In light of these ethical considerations, Chapter 5, “Hearing Voices,” then discusses a relatively new form of protest against the diagnosis of schizophrenia. It discusses the example of the Hearing Voices Movement (HVM), which challenges the pathologization of voice-hearing and its systematic association with the diagnosis of schizophrenia. Indeed, while hearing voices was historically considered as one of the central symptoms of schizophrenia, the Hearing Voices Movement depicts it as a natural part of human experience, one that should not be relegated to a separate and abnormal domain. As we will suggest, this change in the interpretation of voice-hearing can be viewed as yet another incarnation of the dimensional model.
Chapter 6, “Stigma and the Problem of Naming,” examines the decline of “schizophrenia” as a consequence of the stigma carried by the term itself, which, as some argue, leads to harmful discrimination. 39This chapter explores the various calls for changing or dropping the name “schizophrenia” altogether around the world. As we will see, successful examples of name changes in Asian countries have provided both food for thought, and challenging inspiration, for Western attempts to reduce stigma and find alternative labels for the diagnosis.
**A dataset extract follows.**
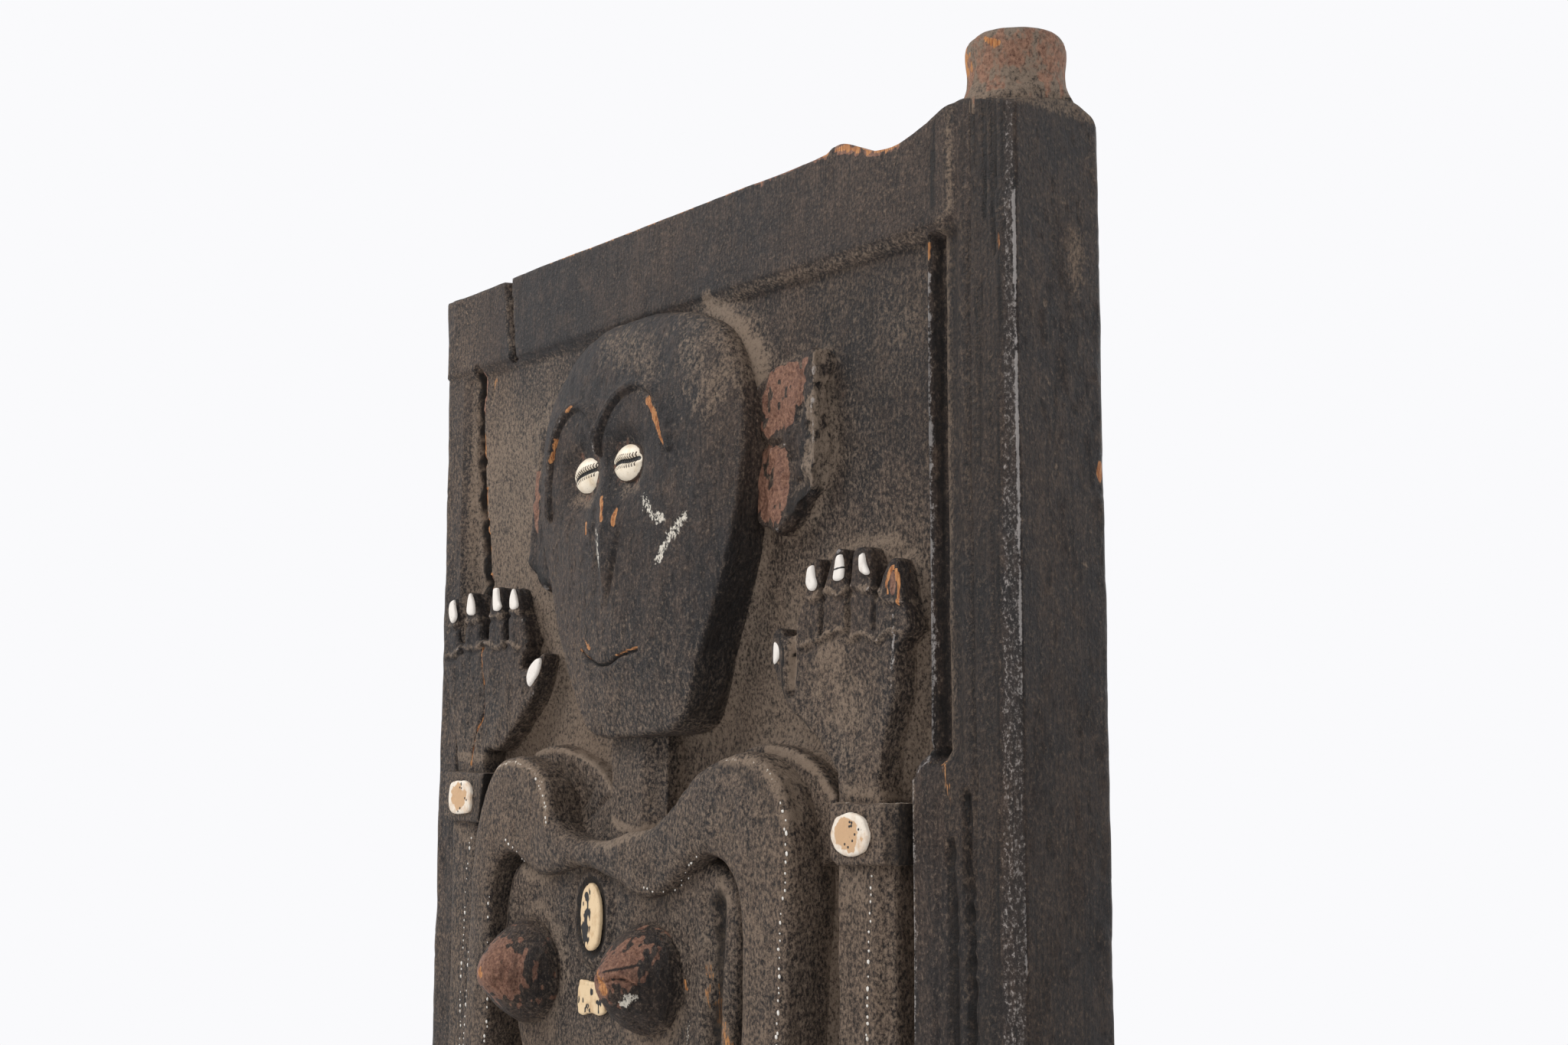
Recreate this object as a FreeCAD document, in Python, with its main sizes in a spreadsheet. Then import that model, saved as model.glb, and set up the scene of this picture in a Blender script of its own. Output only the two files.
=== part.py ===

The final chapter, “The Ethics of a Diagnosis,” examines the rise and fall of schizophrenia in light of two competing philosophical models, that reveal the shifts in our understanding of a deeper, metaphysical structure. While the first model is open, continuous, inclusive, and dynamic, the other is closed, discontinuous, exclusive, and static. In light of these dual poles, the ethical implications distilled from the material discussed in the preceding chapters are evaluated.
As will become apparent throughout these chapters, this book ultimately explores the suggestion that the fundamentally eccentric nature of what we have come to call schizophrenia lends itself to contrasting interpretations, which reveal much deeper structural oppositions, between continuity and discontinuity, equilibrium and disequilibrium, and, ultimately, vitalism and mechanism. As these distinctions are unavoidable yet revisable, it is a critical and clinical imperative to use them provisionally and prudently. Scholars and theorists, psychiatrists and psychologists, psychoanalysts and mental health advocates, must all keep the pragmatic aim of healing patients firmly in mind when using classifications that are just that: “labels.”